От этой якобы нежной и доступной музыки веет ледяным отчаянием: разве не
ужасно трагическое нарастание темы, повторяющейся упрямо, с методичностью
метронома, но не способной вырваться на свободу? Разве не напоминает она
узника, стремящегося головой разбить каменные стены своей камеры?
Кстати, только одна аудитория в мире — испанская — приняла
«Болеро» прохладно. Не из-за уязвленной ли национальной амбиции: ведь ни
темп, ни форма произведения Равеля не имеют ничего общего с известным танцем.
Это была демонстрация власти над звуковым материалом, блестящей виртуозности
композитора, показавшего, чего можно достичь, оставаясь в пределах строго
выдержанной техники. «Если найдена идея, каждый ученик консерватории может
создать «Болеро», — заметил как-то Равель. Для исполнения этого произведения
важно, по мнению композитора, подчеркивать схематичность, рационализм и
автоматизм, которые должны завораживать слушателей. Ему хотелось, чтобы
действие «Болеро» разворачивалось под открытым небом. В декорацию вполне
естественно должен вписаться корпус завода. Из него постепенно выходили
бы рабочие и работницы и начинали бы танцевать. А еще, чтобы был намек
на бой быков и эпизод тайной любовной идиллии между Мариленой и тореро,
которого, в конце концов, заколол кинжалом ревнивец под балконом неверной...
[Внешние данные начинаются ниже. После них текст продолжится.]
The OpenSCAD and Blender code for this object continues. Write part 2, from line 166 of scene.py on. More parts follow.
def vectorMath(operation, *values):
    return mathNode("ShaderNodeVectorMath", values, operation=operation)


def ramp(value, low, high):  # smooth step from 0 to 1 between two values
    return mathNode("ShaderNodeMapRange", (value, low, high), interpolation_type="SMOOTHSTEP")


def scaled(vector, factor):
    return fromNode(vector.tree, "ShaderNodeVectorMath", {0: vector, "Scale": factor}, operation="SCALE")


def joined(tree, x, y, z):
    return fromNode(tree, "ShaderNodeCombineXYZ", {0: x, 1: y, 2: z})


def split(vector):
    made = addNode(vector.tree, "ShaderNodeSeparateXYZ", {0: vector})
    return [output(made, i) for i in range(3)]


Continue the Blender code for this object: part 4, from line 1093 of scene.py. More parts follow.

Наш гениальный земляк, киевлянин Сергей Лифарь воплотил этот план ровно
спустя десять лет после первого исполнения «Болеро» — на сцене парижской
«Гранд-Опера» в 1938 году.
СПРАВКА «ДНЯ»
Болеро — ритмичный и изысканный испанский народный танец,
который исполняется под аккомпанемент гитары, барабана и кастаньет. Создан,
вероятно, приблизительно в 1780 году испанским танцовщиком С. Сересо, использовавшим
для болеро музыку ламанчских сегидилий. Этот эмоциональный испанский танец
вдохновил многих композиторов. В характере болеро писали инструментальные
пьесы Шопен и Альбиони, в его ритме создавали номера в своих операх Берлиоз,
Вебер и Верди, а в балетах — Делиб и Чайковский. Самая же громкая слава
выпала именно Болеро для симфонического оркестра Равеля.